Battery Park City resident Andrew Cuomo greeted a supporter Tuesday — after voting at the High School for Public Leadership and before cruising to victory in the state attorney general’s race. He beat Republican Jeanine Pirro, 57 percent to 40 percent, according to the returns, which will not be certified until Dec. 15.
When asked if he knocked on every one of his neighbors’ doors looking for votes, Cuomo said: “Oh, I’ve been knocking on doors all across this state.”
He did not comment on his fellow Democrat, Alan Hevesi, who got almost as many votes as Cuomo in winning the state comptroller’s election — despite a state ethics report saying Hevesi broke the law by using public money to chauffer his wife. Cuomo said he didn’t think it was appropriate “to voice a political position on the comptroller’s race.”
He did praise the man he is succeeding, Eliot Spitzer, who will become governor in January. “I want to continue those fights that Eliot Spitzer started,” Cuomo said. His new city office will be at 120 Broadway, a short walk from B.P.C.

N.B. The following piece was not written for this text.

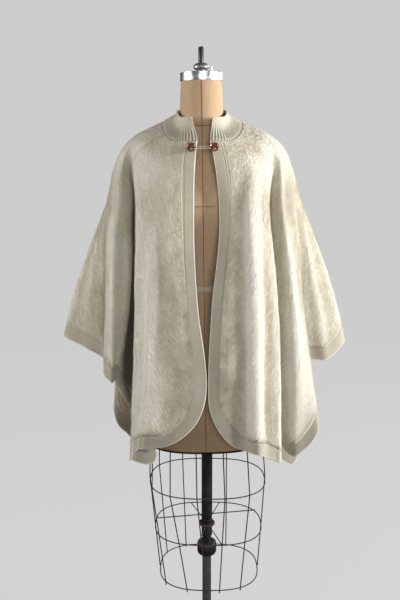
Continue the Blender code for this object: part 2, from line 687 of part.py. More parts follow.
def button_and_loop(horn, cord):
    profile = (
        (SHANK_RADIUS, 0.0),
        (SHANK_RADIUS, SHANK_LENGTH),
        (BUTTON_RADIUS * 0.82, SHANK_LENGTH + 0.0002),
        (BUTTON_RADIUS, SHANK_LENGTH + BUTTON_THICK * 0.32),
        (BUTTON_RADIUS * 0.97, SHANK_LENGTH + BUTTON_THICK * 0.62),
        (BUTTON_RADIUS * 0.72, SHANK_LENGTH + BUTTON_THICK * 0.95),
        (BUTTON_RADIUS * 0.58, SHANK_LENGTH + BUTTON_THICK),
        (BUTTON_RADIUS * 0.44, SHANK_LENGTH + BUTTON_THICK * 0.72),
        (BUTTON_RADIUS * 0.22, SHANK_LENGTH + BUTTON_THICK * 0.66),
    )
    seats = button_places()
    facing = sum(normal for _, normal in seats)
    facing /= np.linalg.norm(facing)
    across = seats[1][0] - seats[0][0]
    across -= facing * across.dot(facing)
    across /= np.linalg.norm(across)
    upward = np.cross(facing, across)
    turn = np.stack([across, upward, facing], axis=1)
    stand = SEAM_GAP
    # Both shanks stand square to one plane, the higher seat's, so that the loop lies flat.
    level = max(point.dot(facing) for point, _ in seats) + stand
    centres = []
    for word, (point, _) in zip(("right", "left"), seats):
        foot = point.dot(facing) + stand - level
        own = [(profile[0][0], foot)] + list(profile[1:])
        centre = point + facing * (level - point.dot(facing))
        rings = turned_rings(own, 20) @ turn.T + centre
        loft_object("button_" + word, rings, horn)
        centres.append(centre)
    bend = SHANK_RADIUS + LOOP_RADIUS + LOOP_CLEAR
    gap = np.linalg.norm(centres[1] - centres[0])
    height = LOOP_RADIUS + 2 * SEAM_GAP
    arc = np.linspace(-math.pi / 2, math.pi / 2, 7)
    right_end = [(gap + bend * math.cos(t), bend * math.sin(t)) for t in arc]
    left_end = [(-bend * math.cos(t), -bend * math.sin(t)) for t in arc]
    between = np.linspace(0.15, 0.85, 5)
    strand = [(gap * t, LOOP_PINCH + (bend - LOOP_PINCH) * abs(2 * t - 1) ** 2) for t in between]
    upper = strand[::-1]
    lower = [(x, -y) for x, y in strand]
    outline = right_end + upper + left_end + lower
    points = [centres[0] + across * x + upward * y + facing * height for x, y in outline]
    rod_object("closure_loop", np.array(points), LOOP_RADIUS, cord, closed=True)


# Dress form

def lean_matrix():
    there = Matrix.Translation((0, 0, LEAN_Z))
    return there @ Matrix.Rotation(LEAN, 4, "Y") @ there.inverted()


def form_pieces(linen, black, steel):
    lean = lean_matrix()
    rings = []
    for row in rows_of(TORSO_COLUMNS, TORSO):
        x, y = oval(row["half_width"], row["front"], row["back"], row["square"], TORSO_SIDES)
        rings.append(np.column_stack([x, y, np.full(TORSO_SIDES, row["z"])]))
    loft_object("torso", np.array(rings), linen, lean)

    bottom = rows_of(TORSO_COLUMNS, TORSO)[0]
    top_z = bottom["z"] - SEAM_GAP
    x, y = oval(
        bottom["half_width"] + RIM_OUT, bottom["front"] + RIM_OUT, bottom["back"] + RIM_OUT,
        bottom["square"], TORSO_SIDES,
    )
    levels = (top_z - RIM_THICK, top_z)
    rings = [np.column_stack([x, y, np.full(TORSO_SIDES, z)]) for z in levels]
    loft_object("hip_rim", np.array(rings), black, lean)

    cap_z = TORSO[-1][0] + SEAM_GAP
    profile = (
        (CAP_RADIUS - 0.0006, cap_z),
        (CAP_RADIUS, cap_z + 0.0006),
        (CAP_RADIUS, cap_z + CAP_HEIGHT - 0.0025),
        (CAP_RADIUS - 0.0025, cap_z + CAP_HEIGHT),
        (CAP_RADIUS - 0.0200, cap_z + CAP_HEIGHT + CAP_DOME),
    )
    loft_object("neck_cap", turned_rings(profile, 32), steel, lean)

    nut_z = profile[-1][1] + SEAM_GAP
    profile = (
        (NUT_RADIUS * 0.52, nut_z),
        (NUT_RADIUS * 0.54, nut_z + NUT_HEIGHT * 0.18),
        (NUT_RADIUS * 0.88, nut_z + NUT_HEIGHT * 0.30),
        (NUT_RADIUS, nut_z + NUT_HEIGHT * 0.46),
        (NUT_RADIUS * 0.97, nut_z + NUT_HEIGHT * 0.70),
        (NUT_RADIUS * 0.74, nut_z + NUT_HEIGHT * 0.90),
        (NUT_RADIUS * 0.46, nut_z + NUT_HEIGHT),
    )
    loft_object("cap_nut", turned_rings(profile, 16), steel, lean)

    rod_z = profile[-1][1] + SEAM_GAP
    profile = (
        (ROD_RADIUS, rod_z),
        (ROD_RADIUS, ROD_TOP_Z - 0.0015),
        (ROD_RADIUS - 0.0015, ROD_TOP_Z),
    )
    loft_object("cap_rod", turned_rings(profile, 12), black, lean)

    pin_z = cap_z + CAP_HEIGHT + CAP_DOME + SEAM_GAP
    profile = ((PIN_RADIUS, pin_z), (PIN_RADIUS, pin_z + PIN_HEIGHT))
    rings = turned_rings(profile, 8) + (PIN_X, 0.0, 0.0)
    loft_object("cap_pin", rings, steel, lean)


def hoop_point(hoop, ratio, side):
    """Point of a hoop at a share of its half width, and its outward direction there."""
    x = hoop["half_width"] * ratio
    y = hoop["half_depth"] * side * (1 - abs(ratio) ** HOOP_SQUARE) ** (1 / HOOP_SQUARE)
    slope_x = signed_power(ratio, HOOP_SQUARE - 1) / hoop["half_width"]
    slope_y = signed_power(y / hoop["half_depth"], HOOP_SQUARE - 1) / hoop["half_depth"]
    outward = np.array([slope_x, slope_y, 0.0])
    return np.array([hoop["x"] + x, y, hoop["z"]]), outward / np.linalg.norm(outward)


def cage_pieces(rust):
    hoops = rows_of(HOOP_COLUMNS, HOOPS)
    for hoop in hoops:
        x, y = oval(hoop["half_width"], hoop["half_depth"], hoop["half_depth"], HOOP_SQUARE, 36)
        points = np.column_stack([x + hoop["x"], y, np.full(36, hoop["z"])])
        rod_object(hoop["name"], points, HOOP_RADIUS, rust, closed=True)

    # Each upright runs down outside the hoops from the underside of the hip rim.
    apart = 2 * HOOP_RADIUS + SEAM_GAP / 2
    rim_z = TORSO[0][0] - RIM_THICK - 2 * SEAM_GAP
    top_hoop, bottom_hoop = hoops[0], hoops[-1]
    fall = top_hoop["z"] - bottom_hoop["z"]
    for wire in rows_of(WIRE_COLUMNS, WIRES):
        points = []
        for hoop in hoops:
            share = (top_hoop["z"] - hoop["z"]) / fall
            ratio = wire["top"] + (wire["bottom"] - wire["top"]) * share
            point, outward = hoop_point(hoop, ratio, wire["side"])
            points.append(point + outward * apart)
        head = points[0] * HEAD_IN
        head[0] += HEAD_SHIFT
        head[2] = rim_z - SEAM_GAP - LEAN * head[0]
        foot = points[-1].copy()
        foot[2] -= FOOT_DROP
        path = np.array([head, *points, foot])
        rod_object(wire["name"], path, HOOP_RADIUS, rust)

    # A straight wire lies across the middle hoop behind the post, over the two back arms.
    middle = hoops[1]
    ends = []
    for sign, y in ((-1, BRACE_RIGHT_Y), (1, BRACE_LEFT_Y)):
        ratio = (1 - (y / middle["half_depth"]) ** HOOP_SQUARE) ** (1 / HOOP_SQUARE)
        reach = middle["half_width"] * ratio + HOOP_RADIUS
        ends.append((middle["x"] + sign * reach, y, middle["z"] + 2 * HOOP_RADIUS + SEAM_GAP / 2))
    rod_object("brace_wire", np.array(ends), HOOP_RADIUS, rust)

    # A ring round the post carries four short arms out to the middle hoop.
    ring = bpy.data.meshes.new("brace_ring")
    inner, outer = SLEEVE_RADIUS + RING_CLEAR, RING_RADIUS
    low, high = middle["z"] - RING_THICK / 2, middle["z"] + RING_THICK / 2
    rings = turned_rings(((inner, low), (outer, low), (outer, high), (inner, high)), SIDES)
    numbers = np.arange(4 * SIDES).reshape(4, SIDES)
    closed = np.concatenate([numbers, numbers[:, :1]], axis=1)
    faces = []
    for i in range(4):
        faces += strip_faces(closed[(i + 1) % 4], closed[i])
    ring.from_pydata([tuple(point) for point in rings.reshape(-1, 3)], [], faces)
    add_object("brace_ring", ring, rust)
    for arm in rows_of(ARM_COLUMNS, ARMS):
        ratio = (arm["x"] - middle["x"]) / middle["half_width"]
        point, outward = hoop_point(middle, ratio, arm["side"])
        far = point - outward * (1.75 * HOOP_RADIUS)
        near = far * (1, 1, 0)
        near = near / np.linalg.norm(near) * (RING_RADIUS + SEAM_GAP)
        near[2] = middle["z"]
        rod_object(arm["name"], np.array([near, far]), HOOP_RADIUS, rust)


def post_pieces(black, steel, iron):
    top_z = TORSO[0][0] - RIM_THICK - 2 * SEAM_GAP
    profile = ((SLEEVE_RADIUS, SLEEVE_BOTTOM_Z), (SLEEVE_RADIUS, top_z - 0.0006))
    loft_object("post_sleeve", turned_rings(profile), black)
    collar = (
        (POLE_RADIUS + 0.004, COLLAR_BOTTOM_Z),
        (COLLAR_RADIUS - 0.003, COLLAR_BOTTOM_Z + 0.003),
        (COLLAR_RADIUS, COLLAR_BOTTOM_Z + 0.008),
        (COLLAR_RADIUS, COLLAR_TOP_Z - 0.006),
        (COLLAR_RADIUS - 0.004, COLLAR_TOP_Z),
        (POLE_RADIUS, COLLAR_TOP_Z),
        (POLE_RADIUS, SLEEVE_BOTTOM_Z - SEAM_GAP),
    )
    loft_object("sleeve_collar", turned_rings(collar), black)
    profile = (
        (POLE_RADIUS, FOOT_BOSS_TOP + SEAM_GAP),
        (POLE_RADIUS, COLLAR_BOTTOM_Z - SEAM_GAP),
    )
    loft_object("post_pole", turned_rings(profile), steel)
    foot = (
        (FOOT_RADIUS - 0.002, 0.0),
        (FOOT_RADIUS, 0.002),
        (FOOT_RADIUS, FOOT_EDGE),
        (FOOT_RADIUS - 0.006, FOOT_EDGE + 0.004),
        (FOOT_BOSS_RADIUS + 0.060, 0.0240),
        (FOOT_BOSS_RADIUS + 0.006, 0.0310),
        (FOOT_BOSS_RADIUS, 0.0380),
        (FOOT_BOSS_RADIUS - 0.004, FOOT_BOSS_TOP),
    )
    loft_object("foot_plate", turned_rings(foot, 40), iron)


def main():
    for old in list(bpy.data.objects):
        bpy.data.objects.remove(old, do_unlink=True)
    wool = material("brushed wool", (0.68, 0.64, 0.53), 0.95)
    knit = material("rib knit", (0.66, 0.61, 0.49), 0.9)
    horn = material("horn", (0.24, 0.07, 0.03), 0.3)
    cord = material("cord", (0.75, 0.68, 0.55), 0.8)
    linen = material("linen", (0.62, 0.42, 0.26), 0.85)
    black = material("black paint", (0.02, 0.02, 0.022), 0.45)
    steel = material("steel", (0.62, 0.63, 0.65), 0.3, 1.0)
    rust = material("rusted wire", (0.07, 0.05, 0.04), 0.7, 0.6)
    iron = material("cast iron", (0.035, 0.035, 0.037), 0.6, 0.7)
    front_pieces("right", False, CORNER_RIGHT, wool, knit)
    front_pieces("left", True, CORNER_LEFT, wool, knit)
    back_pieces(wool, knit)
    collar_piece(knit)
    button_and_loop(horn, cord)
    form_pieces(linen, black, steel)
    cage_pieces(rust)
    post_pieces(black, steel, iron)


main()
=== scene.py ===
# Brushed wool cape on a limbless dress form: surfaces, fibres and finishes.
# Metres, +Z up. The front faces -Y and the wearer's left is +X.

import math

import bpy
import numpy as np
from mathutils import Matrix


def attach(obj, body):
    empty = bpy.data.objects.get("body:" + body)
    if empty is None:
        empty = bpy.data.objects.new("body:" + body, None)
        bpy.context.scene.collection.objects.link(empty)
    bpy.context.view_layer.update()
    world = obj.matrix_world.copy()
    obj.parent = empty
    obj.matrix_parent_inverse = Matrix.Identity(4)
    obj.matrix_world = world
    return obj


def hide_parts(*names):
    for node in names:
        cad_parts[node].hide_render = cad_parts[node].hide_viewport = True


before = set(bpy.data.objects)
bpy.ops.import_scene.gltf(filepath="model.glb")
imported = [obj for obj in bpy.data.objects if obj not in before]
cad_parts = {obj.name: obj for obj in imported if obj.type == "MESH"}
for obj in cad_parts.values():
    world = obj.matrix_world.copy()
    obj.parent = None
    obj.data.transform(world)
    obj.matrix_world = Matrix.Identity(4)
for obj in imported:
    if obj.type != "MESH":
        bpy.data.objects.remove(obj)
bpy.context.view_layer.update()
print("frame loaded")

# Sizes that belong to the whole cape
cape = {
    "cloth": 0.003,          # wall of the cloth
    "sink": 0.0003,          # how far the surface lies within the solid's face, for the nap
    "seamGap": 0.0003,
    "bandSeam": 0.0002,      # gap between panel and band
    "bandWidth": 0.033,
    "bandWidthTop": 0.026,   # narrower beside the buttons
    "chestZ": 1.380,         # heights of the table's chest, waist and hip places
    "waistZ": 1.120,
    "hipZ": 0.985,
    "rightCorner": (0.125, 0.200),   # width and height of the rounded lower corner
    "leftCorner": (0.105, 0.160),
    "rows": 15,              # rows of the coarse cape from neck to hem
    "crowding": 1.25,        # above 1 sets the rows closer near the neck
    "fineness": 6,           # places between two columns or rows of the coarse cape
    "hemBlend": 0.09,        # length over which the band turns from corner to hem
    "leastLean": 0.75,
    "edgeRound": 0.0009,     # rounding at a free edge and at a seam
    "seamRound": 0.0001,
    "calmRounds": 160,       # rounds of smoothing against which a hollow's depth is measured
}

neckSeam = {
    "x": -0.0145, "halfWidth": 0.1025, "front": 0.100, "back": 0.078, "square": 2.5,
    "throatZ": 1.544, "sideRise": 0.046, "napeRise": 0.026,
}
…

Cuomo, son of former Gov. Mario Cuomo, may also be happy when Spitzer takes control of the Battery Park City Authority and presumably takes down neighborhood signs with Gov. George E. Pataki’s name at the top. Pataki beat Gov. Cuomo in 1994, thus ending the senior Cuomo’s political career.
Andrew Cuomo was not the only famous, civic-minded person who voted in Lower Manhattan. Like other New Yorkers, Tribecan Harvey Keitel perhaps cast his last vote with the old-style machines — that’s voting, not political — at 97 Hudson St., where an anti-Bush poster was covered up after complaints from other voters.